Em 1972, o Dr. Ananda Chakrabarty da General Electric (GE) submeteu ao instituto de patentes americano (USPTO) um pedido de patente relativo a uma bactéria geneticamente modificada que degradava petróleo. O bioquímico indiano obtivera aquele microrganismo adicionando fragmentos genéticos a uma bactéria do tipo Pseudomonas. A utilidade e aplicação prática da nova bactéria eram evidentes no contexto de limpeza de derrames de petróleo. Porém, o examinador rejeitou o pedido argumentando que, de acordo com a lei, os seres vivos não eram patenteáveis e que a bactéria era um produto da natureza. Um recurso a um tribunal especializado produziu, no entanto, uma decisão favorável a Chakrabarty em 1978. Para o juiz, o facto de a bactéria em questão estar viva era uma característica legalmente irrelevante para decidir da sua patenteabilidade, ao contrário da sua condição como produto da natureza ou invenção humana.[1]

Na sequência da decisão desfavorável, o USPTO, pela mão do comissário Sidney Diamond, apelou ao Supremo Tribunal de Justiça e suspendeu o exame de todos os pedidos envolvendo microrganismos modificados. Face a este panorama, muitos investidores ficaram relutantes em apoiar investigação e desenvolvimento de biotecnologias emergentes com medo de que não pudessem vir a ser protegidas legalmente. Finalmente, em 1980, o Supremo Tribunal viria a confirmar por maioria tangencial que “um organismo vivo feito pelo homem”, assim como “qualquer coisa debaixo do sol feita pelo homem”, podia ser patenteado. A patente do Dr. Chakrabarty seria concedida em março de 1981, quase dez anos passados da submissão inicial [2]. Por esta altura já Chakrabarty deixara a GE, iniciando uma carreira académica ilustre como professor na Universidade do Illinois.

A Biotecnologia comercial moderna não seria a mesma sem o caso Diamond v. Chakrabarty. A importância da decisão judicial é mesmo comparada à de muitas descobertas científicas. As empresas Biotecnológicas dependem hoje profundamente dos direitos de propriedade intelectual. As patentes constituem o seu mais importante ativo, aumentando a probabilidade de valorizarem resultados de I&D. A sua importância é reconhecida em particular pelos investidores que só apostam em empresas emergentes que possuam estratégias de proteção robustas. Outros vêem o sistema de propriedade intelectual como um artificio que concede a empresas o monopólio de ideias e invenções que, em muitos casos, resultam de investigação pública e dos esforços de gerações de cientistas. Independentemente do juízo moral ou filosófico que possamos fazer sobre a sua natureza, as patentes são uma realidade incontornável da Biotecnologia moderna.

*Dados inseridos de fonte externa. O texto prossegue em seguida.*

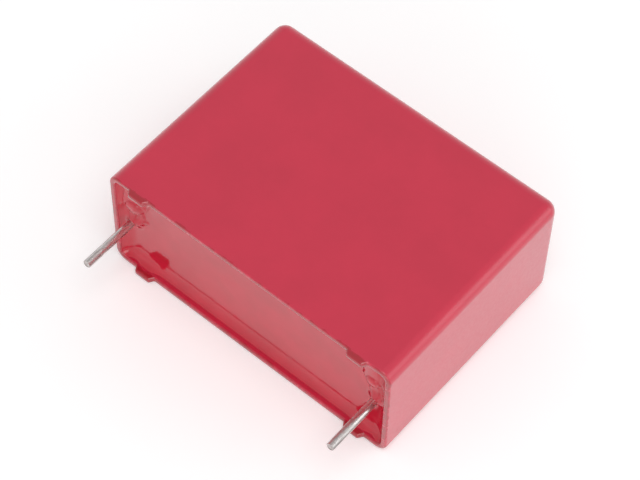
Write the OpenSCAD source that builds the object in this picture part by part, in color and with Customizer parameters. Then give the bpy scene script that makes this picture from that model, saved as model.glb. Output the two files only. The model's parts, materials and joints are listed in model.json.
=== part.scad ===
// Radial box film capacitor, lying on one large side with its leads towards -Y.
// Every piece is drawn standing on its leads: x along the length, y across the
// thickness, z from the open rim (0) to the closed end. lay_down() then turns it
// into the part's frame, with the middle of the resting side at the origin.

/* [Case] */
// Thickness of the case, from one large side to the other
case_t = 12.5; // [9:0.1:16]
// Height of the case from its rim to its closed end, without the feet
case_h = 23; // [20:0.1:32]
// Distance from a lead's middle to the end of the case
end_margin = 1.85; // [1.7:0.05:4]
// Radius of the outer edges and of the closed end
edge_r = 1.2; // [0.8:0.1:1.6]
// Wall thickness at the open rim
rim_wall = 0.6; // [0.4:0.05:0.8]
// Wall thickness at the closed end, thicker by the draft of the cavity
base_wall = 0.8; // [0.8:0.05:1]
// Thickness of the closed end
floor_wall = 0.9; // [0.6:0.05:1.4]
// Radius of the cavity's edge round its floor
floor_r = 0.8; // [0.4:0.1:1.2]

/* [Stand-off feet] */
// Height of a foot above the rim
foot_h = 0.5; // [0.3:0.1:1.2]
// Length of a foot along the rim, at its tip
foot_l = 1.6; // [1.2:0.1:4]
// How much longer a foot is at each side of its root
foot_flank = 0.3; // [0.05:0.05:0.5]
// Distance from a foot's middle to the end of the case
foot_inset = 3.5; // [3:0.1:6]

/* [Floor ribs] */
// Height of the floor ribs under the element, where they cradle it
rib_h = 0.5; // [0.3:0.05:1]
// Thickness of a rib
rib_t = 1; // [0.6:0.1:2]
// Distance from a rib's middle to the end of the winding
rib_inset = 4.9; // [2:0.1:6]
// Length of a rib across the case
rib_l = 5.4; // [3:0.2:8]
// Depth of the seat that a rib has for the element
rib_seat = 0.06; // [0.03:0.01:0.12]

/* [Potting resin] */
// Depth below the rim of the resin's lowest stretch, along the middle of the mouth
resin_drop = 1.1; // [0.95:0.05:2]
// How far the resin sags between the large sides
resin_sag = 0.25; // [0.1:0.05:0.4]
// Radius of the meniscus along the walls
wall_meniscus = 0.35; // [0.2:0.05:0.45]
// Radius by which the sag rises towards the ends of the case
end_rise = 1.5; // [0.8:0.1:2.5]
// Radius of the meniscus round a lead
lead_meniscus = 0.5; // [0.2:0.05:0.7]
// Resin between its level and the wound element
resin_cover = 2.6; // [1.5:0.1:4]
// Resin between the element and each large side of the case
element_gap = 0.35; // [0.2:0.05:1]

/* [Wound element] */
// Thickness of the protective film round the winding
wrap_t = 0.15; // [0.05:0.01:0.4]
// Thickness of the sprayed metal at each end
spray_t = 0.6; // [0.4:0.05:1]
// Depth of the flattened winding mandrel's slit
slit_depth = 7; // [3:0.5:9]
// Thickness of that slit
slit_t = 0.3; // [0.1:0.05:0.6]

/* [Leads] */
// Distance between the two leads
lead_pitch = 27.5; // [22.5:2.5:37.5]
// Diameter of a lead beyond the feet
lead_d = 0.8; // [0.6:0.05:1]
// Diameter of the thinly tinned wire at the weld
wire_d = 0.77; // [0.5:0.01:0.79]
// Length of a lead beyond the feet
lead_out = 4.8; // [3:0.1:25]
// Bevel left by the cut at a lead's tip
tip_bevel = 0.06; // [0.02:0.01:0.12]
// Depth to which a lead sinks into the sprayed metal
weld_sink = 0.15; // [0.05:0.01:0.25]
// Length of the stretch that is pressed flat for the weld
weld_l = 6; // [3:0.1:8]
// Thickness of the flat stretch
weld_t = 0.5; // [0.35:0.01:0.6]
// Width of the flat stretch
weld_w = 1.1; // [0.9:0.05:1.4]
// Distance from the element's lower edge to the start of the flat stretch
weld_start = 5.5; // [4:0.1:8]

/* [Hidden] */

// margin by which cutting shapes pass through a face
through = 1;
// lap of a meniscus over the surface it wets, which gives it a contact angle
wetting_lap = 0.02;
// thickness of the slices that a hull joins
slice = 0.01;
// smallest radius of the mouth's corners
least_mouth_r = 0.3;
// length over which a lead's wire is pressed from round to flat
press_l = 0.8;

// case and cavity
case_l = lead_pitch + 2 * end_margin;
mouth_l = case_l - 2 * rim_wall;
mouth_t = case_t - 2 * rim_wall;
floor_l = case_l - 2 * base_wall;
floor_t = case_t - 2 * base_wall;
floor_z = case_h - floor_wall;
mouth_r = max(least_mouth_r, edge_r - rim_wall);

// wound element, seated on the ribs and centred between the large sides
wrap_outer_t = floor_t - 2 * element_gap;
winding_t = wrap_outer_t - 2 * wrap_t;
element_top = floor_z - rib_h;
element_bottom = resin_drop + resin_cover;
wrap_outer_w = element_top - element_bottom;
winding_w = wrap_outer_w - 2 * wrap_t;
element_z = (element_top + element_bottom) / 2;
spray_face = lead_pitch / 2 - lead_d / 2 + weld_sink;
winding_l = 2 * (spray_face - spray_t);
rib_x = winding_l / 2 - rib_inset;
rib_root = floor_wall / 2;

// leads
lead_r = lead_d / 2;
lead_tip = -foot_h - lead_out;
flat_z = element_bottom + weld_start;
flat_x = spray_face - weld_sink + weld_t / 2;

// surface of the resin: level where the menisci start, and radius of the sag
brim_z = resin_drop - resin_sag;
sag_half = mouth_t / 2 - wall_meniscus;
sag_r = (sag_half * sag_half + resin_sag * resin_sag) / (2 * resin_sag);

// ---- shared shapes ----

// Turns a standing piece into the part's frame.
module lay_down() {
    translate([0, -case_h / 2, case_t / 2]) rotate([-90, 0, 0]) children();
}

// A flat rectangle with round corners.
module rounded_plate(l, t, r) {
    square([l, t - 2 * r], center = true);
    square([l - 2 * r, t], center = true);
    for (sx = [-1, 1], sy = [-1, 1])
        translate([sx * (l / 2 - r), sy * (t / 2 - r)]) circle(r, $fn = 48);
}

// A block from z = 0 to z = h, with round corners and a round edge at its top.
module rounded_block(l, t, h, corner_r, top_r) {
    linear_extrude(h - top_r) rounded_plate(l, t, corner_r);
    translate([0, 0, h - top_r]) {
        linear_extrude(top_r) square([l - 2 * top_r, t - 2 * top_r], center = true);
        for (s = [-1, 1]) {
            translate([0, s * (t / 2 - top_r), 0]) rotate([0, 90, 0])
                cylinder(h = l - 2 * top_r, r = top_r, center = true, $fn = 48);
            translate([s * (l / 2 - top_r), 0, 0]) rotate([90, 0, 0])
                cylinder(h = t - 2 * top_r, r = top_r, center = true, $fn = 48);
        }
        for (sx = [-1, 1], sy = [-1, 1])
            translate([sx * (l / 2 - top_r), sy * (t / 2 - top_r), 0])
                sphere(top_r, $fn = 48);
    }
}

// A bar along x with the flat oval section of a pressed winding.
module oval_bar(l, t, w) {
    rotate([90, 0, 90]) linear_extrude(l, center = true) {
        square([t, w - t], center = true);
        for (s = [-1, 1]) translate([0, s * (w - t) / 2]) circle(d = t, $fn = 96);
    }
}

// ---- case ----

// The drafted cavity, from its mouth at the rim to its rounded floor.
module cavity() {
    hull() {
        translate([0, 0, -slice]) linear_extrude(slice)
            rounded_plate(mouth_l, mouth_t, mouth_r);
        for (sx = [-1, 1], sy = [-1, 1])
            translate([sx * (floor_l / 2 - floor_r), sy * (floor_t / 2 - floor_r),
                       floor_z - floor_r])
                sphere(floor_r, $fn = 24);
    }
}

// One stand-off foot on the rim of a large side, with slanted flanks.
module foot() {
    root_l = foot_l + 2 * foot_flank;
    rotate([90, 0, 0]) linear_extrude(rim_wall)
        polygon([[-root_l / 2, 0], [-foot_l / 2, -foot_h],
                 [foot_l / 2, -foot_h], [root_l / 2, 0]]);
}

// The four feet, two on each large side.
module feet() {
    for (sx = [-1, 1], sy = [0, 1])
        mirror([0, sy, 0])
            translate([sx * (case_l / 2 - foot_inset), case_t / 2, 0]) foot();
}

// The two ribs on the cavity's floor, before they get the element's seat.
module rib_blocks() {
    for (s = [-1, 1])
        translate([s * rib_x, 0, element_top - rib_seat])
            linear_extrude(rib_seat + rib_h + rib_root)
                square([rib_t, rib_l], center = true);
}

// The ribs, with a seat cut to the wound element's own round edge.
module floor_ribs() {
    difference() {
        rib_blocks();
        element_envelope();
    }
}

module case() {
    color("crimson") lay_down() {
        difference() {
            rounded_block(case_l, case_t, case_h, edge_r, edge_r);
            cavity();
        }
        feet();
        floor_ribs();
    }
}

// ---- wound element ----

// The space that the wrapped winding takes.
module element_envelope() {
    translate([0, 0, element_z]) oval_bar(winding_l, wrap_outer_t, wrap_outer_w);
}

module film_winding() {
    color("lightsteelblue") lay_down() translate([0, 0, element_z])
        difference() {
            oval_bar(winding_l, winding_t, winding_w);
            oval_bar(winding_l + through, slit_t, slit_depth);
        }
}

module outer_wrap() {
    color("wheat") lay_down() difference() {
        element_envelope();
        translate([0, 0, element_z])
            oval_bar(winding_l + through, winding_t, winding_w);
    }
}

// The sprayed metal on one end of the winding, side -1 or +1.
module spray_layer(side) {
    translate([side * (winding_l + spray_t) / 2, 0, element_z])
        oval_bar(spray_t, winding_t, winding_w);
}

module end_contact(side) {
    color("silver") lay_down() difference() {
        spray_layer(side);
        lead_shape(side);
    }
}

// ---- leads ----

// The outline of the flat stretch: a bar with half-round edges.
module flat_outline() {
    square([weld_t, weld_w - weld_t], center = true);
    for (s = [-1, 1]) translate([0, s * (weld_w - weld_t) / 2]) circle(d = weld_t, $fn = 32);
}

// One lead: round from its cut tip to the weld, then pressed flat. Its tinning
// thins evenly from the seating plane to the weld.
module lead_shape(side) {
    mirror([side < 0 ? 1 : 0, 0, 0]) {
        translate([lead_pitch / 2, 0, 0]) rotate_extrude($fn = 48)
            polygon([[0, lead_tip], [lead_r - tip_bevel, lead_tip],
                     [lead_r, lead_tip + tip_bevel], [lead_r, -foot_h],
                     [wire_d / 2, flat_z - press_l], [0, flat_z - press_l]]);
        hull() {
            translate([lead_pitch / 2, 0, flat_z - press_l])
                linear_extrude(slice) circle(d = wire_d, $fn = 32);
            translate([flat_x, 0, flat_z]) linear_extrude(slice) flat_outline();
        }
        translate([flat_x, 0, flat_z]) linear_extrude(weld_l) flat_outline();
    }
}

module lead(side) {
    color("gainsboro") lay_down() lead_shape(side);
}

// ---- potting ----

// The shallow trough that the resin sags to, open towards the rim.
module sag_trough() {
    trough_l = mouth_l + 2 * wetting_lap;
    end_z = resin_drop - end_rise;
    intersection() {
        translate([0, 0, resin_drop - sag_r]) rotate([0, 90, 0])
            cylinder(h = trough_l, r = sag_r, center = true, $fn = 480);
        rotate([90, 0, 0]) linear_extrude(2 * sag_half, center = true) {
            translate([0, end_z - through]) square([trough_l, 2 * through], center = true);
            translate([0, end_z + end_rise / 2])
                square([trough_l - 2 * end_rise, end_rise], center = true);
            for (s = [-1, 1])
                translate([s * (trough_l / 2 - end_rise), end_z]) circle(end_rise, $fn = 96);
        }
    }
}

// The open space between the rim and the resin, with the menisci along the walls.
module head_space() {
    translate([0, 0, -through])
        rounded_block(mouth_l + 2 * wetting_lap, mouth_t + 2 * wetting_lap,
                      brim_z + through, mouth_r, wall_meniscus);
    sag_trough();
}

// The resin that climbs a lead.
module lead_collar(side) {
    collar_r = lead_r + lead_meniscus - wetting_lap;
    translate([side * lead_pitch / 2, 0, resin_drop]) rotate_extrude($fn = 48)
        difference() {
            translate([0, -lead_meniscus]) square([collar_r, lead_meniscus + through / 2]);
            translate([collar_r, -lead_meniscus]) circle(lead_meniscus, $fn = 48);
        }
}

module potting_resin() {
    color("firebrick") lay_down() difference() {
        cavity();
        difference() {
            head_space();
            for (side = [-1, 1]) lead_collar(side);
        }
        rib_blocks();
        element_envelope();
        for (side = [-1, 1]) {
            spray_layer(side);
            lead_shape(side);
        }
    }
}

case();
potting_resin();
film_winding();
outer_wrap();
end_contact(-1);  // end_contact_left
end_contact(1);  // end_contact_right
lead(-1);  // lead_left
lead(1);  // lead_right
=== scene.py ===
"""A radial box film capacitor lying on its side: a red moulded case with four
stand-off feet, filled with cast resin that two tinned leads come out of.

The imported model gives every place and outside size. This script models the
pieces that show on the finished object, dresses every piece with its finish,
and sets up the floor, the light and the camera.
"""

import json
import logging
import math
from collections.abc import Callable
from dataclasses import dataclass, field
from enum import Enum

import bmesh
import bpy
from mathutils import Matrix, Vector


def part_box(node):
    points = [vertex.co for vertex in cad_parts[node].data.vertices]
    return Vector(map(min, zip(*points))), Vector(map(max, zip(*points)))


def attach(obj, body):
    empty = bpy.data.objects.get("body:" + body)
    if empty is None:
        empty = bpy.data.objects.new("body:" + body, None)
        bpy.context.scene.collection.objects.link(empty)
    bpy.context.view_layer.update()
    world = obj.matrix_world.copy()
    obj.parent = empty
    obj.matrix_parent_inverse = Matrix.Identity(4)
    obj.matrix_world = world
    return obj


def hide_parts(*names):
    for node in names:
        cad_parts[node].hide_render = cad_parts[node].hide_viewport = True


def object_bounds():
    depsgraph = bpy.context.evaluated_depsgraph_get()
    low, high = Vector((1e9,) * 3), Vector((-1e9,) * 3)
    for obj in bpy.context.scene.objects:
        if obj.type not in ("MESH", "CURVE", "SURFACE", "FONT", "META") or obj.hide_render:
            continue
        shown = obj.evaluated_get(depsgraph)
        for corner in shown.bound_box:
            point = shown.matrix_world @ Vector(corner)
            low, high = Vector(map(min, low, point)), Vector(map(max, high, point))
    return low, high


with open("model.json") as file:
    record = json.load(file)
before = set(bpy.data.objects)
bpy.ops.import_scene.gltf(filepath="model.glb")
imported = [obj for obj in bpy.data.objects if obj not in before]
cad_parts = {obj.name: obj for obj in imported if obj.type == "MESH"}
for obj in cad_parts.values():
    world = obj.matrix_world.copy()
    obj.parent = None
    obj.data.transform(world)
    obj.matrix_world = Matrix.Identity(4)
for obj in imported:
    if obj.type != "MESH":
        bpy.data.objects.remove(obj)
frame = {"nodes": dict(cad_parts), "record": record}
cad_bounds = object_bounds()

log = logging.getLogger("capacitor")

MM = 0.001
Colour = tuple[float, float, float]
Place = tuple[float, float, float]


class Falloff(Enum):
    """How a pull dies away with the distance from what is held."""

    SHARP = "SHARP"
    SMOOTH = "SMOOTH"
    ROUND = "SPHERE"
    EVEN = "LINEAR"


class Side(Enum):
    """The two ends of the case, each with its lead and its sprayed contact."""

    LEFT = -1
    RIGHT = 1

    @property
    def word(self) -> str:
        """The side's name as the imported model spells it."""
        return self.name.lower()


# ---- modelling tools ----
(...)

A decisão no caso Diamond vs. Chakrabarty derrubou a doutrina legal vigente, originando uma verdadeira avalanche de patentes, incentivando inúmeras inovações benéficas incluindo novos tratamentos, medicamentos e métodos de diagnóstico e propulsionando a indústria Biotecnológica. O caso é também paradigmático das complicações inerentes à patenteabilidade de materiais biológicos, sejam eles genes, proteínas, células ou organismos. Para lá das questões éticas, o cerne da controvérsia reside em muitos casos em saber se determinado material biológico é um simples produto da Natureza ou de facto uma criação humana. As disputas são particularmente acesas quando as patentes cobrem aplicações na área da medicina que impactam a vida humana. Na verdade, Diamond vs. Chakrabarty foi apenas o primeiro de muitos casos judiciais de relevo a envolver patentes biotecnológicas.

[1] Jordan, M., Davey, N., Joshi, M.P., Davé, R., Forty Years Since Diamond v. Chakrabarty: Legal Underpinnings and its Impact on the Biotechnology Industry and Society, Center for the Protection of Intellectual Property, Antonin Scalia Law School, George Mason University, 2021

[2] United States Patent No. 4,259,444, “Microorganisms Having Multiple Compatible Degradative Energy-Generating Plasmids and Preparation Thereof,” issued to GE and A.M. Chakrabarty on March 31, 1981.